-- start Provided data --
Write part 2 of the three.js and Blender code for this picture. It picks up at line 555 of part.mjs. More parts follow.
-- end Provided data --
-- start Provided data --
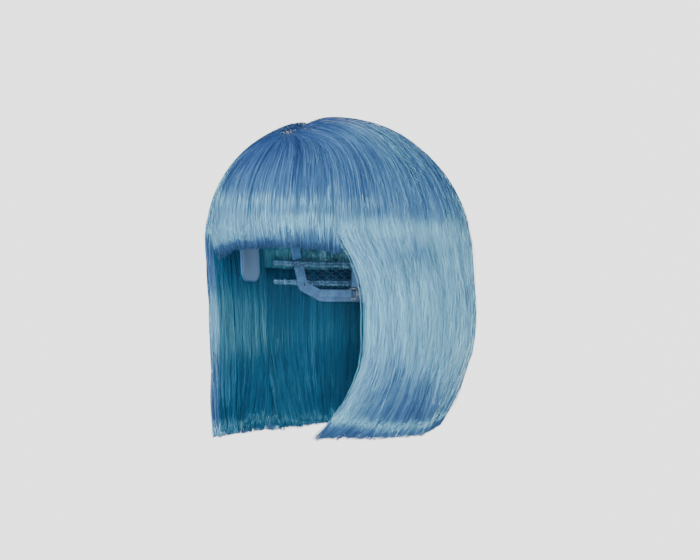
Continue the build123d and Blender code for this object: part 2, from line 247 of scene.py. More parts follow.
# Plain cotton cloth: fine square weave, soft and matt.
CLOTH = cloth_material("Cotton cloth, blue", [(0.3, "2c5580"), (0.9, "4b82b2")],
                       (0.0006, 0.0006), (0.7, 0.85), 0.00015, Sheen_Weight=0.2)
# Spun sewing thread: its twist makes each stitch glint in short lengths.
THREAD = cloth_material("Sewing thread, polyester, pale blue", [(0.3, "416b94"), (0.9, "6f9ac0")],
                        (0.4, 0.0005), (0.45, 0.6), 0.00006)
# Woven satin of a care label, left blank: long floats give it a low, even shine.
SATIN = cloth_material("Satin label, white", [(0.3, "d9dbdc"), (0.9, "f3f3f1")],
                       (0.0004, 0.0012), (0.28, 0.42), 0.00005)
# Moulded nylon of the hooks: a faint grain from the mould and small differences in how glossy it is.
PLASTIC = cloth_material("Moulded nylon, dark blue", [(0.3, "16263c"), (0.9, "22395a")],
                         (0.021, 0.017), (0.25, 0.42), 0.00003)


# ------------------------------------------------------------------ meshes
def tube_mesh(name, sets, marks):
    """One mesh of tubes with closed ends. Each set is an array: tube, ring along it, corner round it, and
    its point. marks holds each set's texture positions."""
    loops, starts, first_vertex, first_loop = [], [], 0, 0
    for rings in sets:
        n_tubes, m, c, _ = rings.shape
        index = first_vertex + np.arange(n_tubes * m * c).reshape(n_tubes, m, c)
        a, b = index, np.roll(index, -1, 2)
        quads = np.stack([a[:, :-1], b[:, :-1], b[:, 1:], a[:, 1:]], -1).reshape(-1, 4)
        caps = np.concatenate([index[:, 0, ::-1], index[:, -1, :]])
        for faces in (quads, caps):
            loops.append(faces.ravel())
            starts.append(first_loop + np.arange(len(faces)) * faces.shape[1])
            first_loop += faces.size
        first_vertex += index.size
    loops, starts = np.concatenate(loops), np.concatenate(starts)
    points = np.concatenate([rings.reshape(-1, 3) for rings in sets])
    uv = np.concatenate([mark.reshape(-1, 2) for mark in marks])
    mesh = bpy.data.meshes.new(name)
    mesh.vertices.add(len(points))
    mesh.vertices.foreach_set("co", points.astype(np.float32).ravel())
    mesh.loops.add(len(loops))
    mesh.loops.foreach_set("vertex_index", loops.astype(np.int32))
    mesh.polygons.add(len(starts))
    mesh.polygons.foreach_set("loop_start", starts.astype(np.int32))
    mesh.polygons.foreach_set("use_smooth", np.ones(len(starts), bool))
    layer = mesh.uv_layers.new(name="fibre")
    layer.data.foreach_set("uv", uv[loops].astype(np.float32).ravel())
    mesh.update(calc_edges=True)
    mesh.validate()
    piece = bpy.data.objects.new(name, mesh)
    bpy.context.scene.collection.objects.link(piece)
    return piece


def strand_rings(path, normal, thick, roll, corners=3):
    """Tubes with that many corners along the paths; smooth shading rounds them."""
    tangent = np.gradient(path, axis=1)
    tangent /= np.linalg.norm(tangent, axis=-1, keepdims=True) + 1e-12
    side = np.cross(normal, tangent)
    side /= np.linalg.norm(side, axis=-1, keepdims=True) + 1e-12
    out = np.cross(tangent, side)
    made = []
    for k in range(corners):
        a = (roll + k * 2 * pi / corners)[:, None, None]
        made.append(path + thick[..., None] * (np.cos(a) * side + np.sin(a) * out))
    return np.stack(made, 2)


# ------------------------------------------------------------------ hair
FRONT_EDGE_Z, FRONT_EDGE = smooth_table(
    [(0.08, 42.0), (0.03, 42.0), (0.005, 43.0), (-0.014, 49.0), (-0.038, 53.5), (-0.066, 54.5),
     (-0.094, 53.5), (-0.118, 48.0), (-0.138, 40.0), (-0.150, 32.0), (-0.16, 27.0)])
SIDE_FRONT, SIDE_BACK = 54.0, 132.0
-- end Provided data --
• Exercise details:
Transcribe, word for word, every line from the line with "Continue the build123d" to the line with "(0.021, 0.017), (0.25, 0.42), 0.00003)", inclusive, and output nothing else.

• Response below:
Continue the build123d and Blender code for this object: part 2, from line 247 of scene.py. More parts follow.
# Plain cotton cloth: fine square weave, soft and matt.
CLOTH = cloth_material("Cotton cloth, blue", [(0.3, "2c5580"), (0.9, "4b82b2")],
                       (0.0006, 0.0006), (0.7, 0.85), 0.00015, Sheen_Weight=0.2)
# Spun sewing thread: its twist makes each stitch glint in short lengths.
THREAD = cloth_material("Sewing thread, polyester, pale blue", [(0.3, "416b94"), (0.9, "6f9ac0")],
                        (0.4, 0.0005), (0.45, 0.6), 0.00006)
# Woven satin of a care label, left blank: long floats give it a low, even shine.
SATIN = cloth_material("Satin label, white", [(0.3, "d9dbdc"), (0.9, "f3f3f1")],
                       (0.0004, 0.0012), (0.28, 0.42), 0.00005)
# Moulded nylon of the hooks: a faint grain from the mould and small differences in how glossy it is.
PLASTIC = cloth_material("Moulded nylon, dark blue", [(0.3, "16263c"), (0.9, "22395a")],
                         (0.021, 0.017), (0.25, 0.42), 0.00003)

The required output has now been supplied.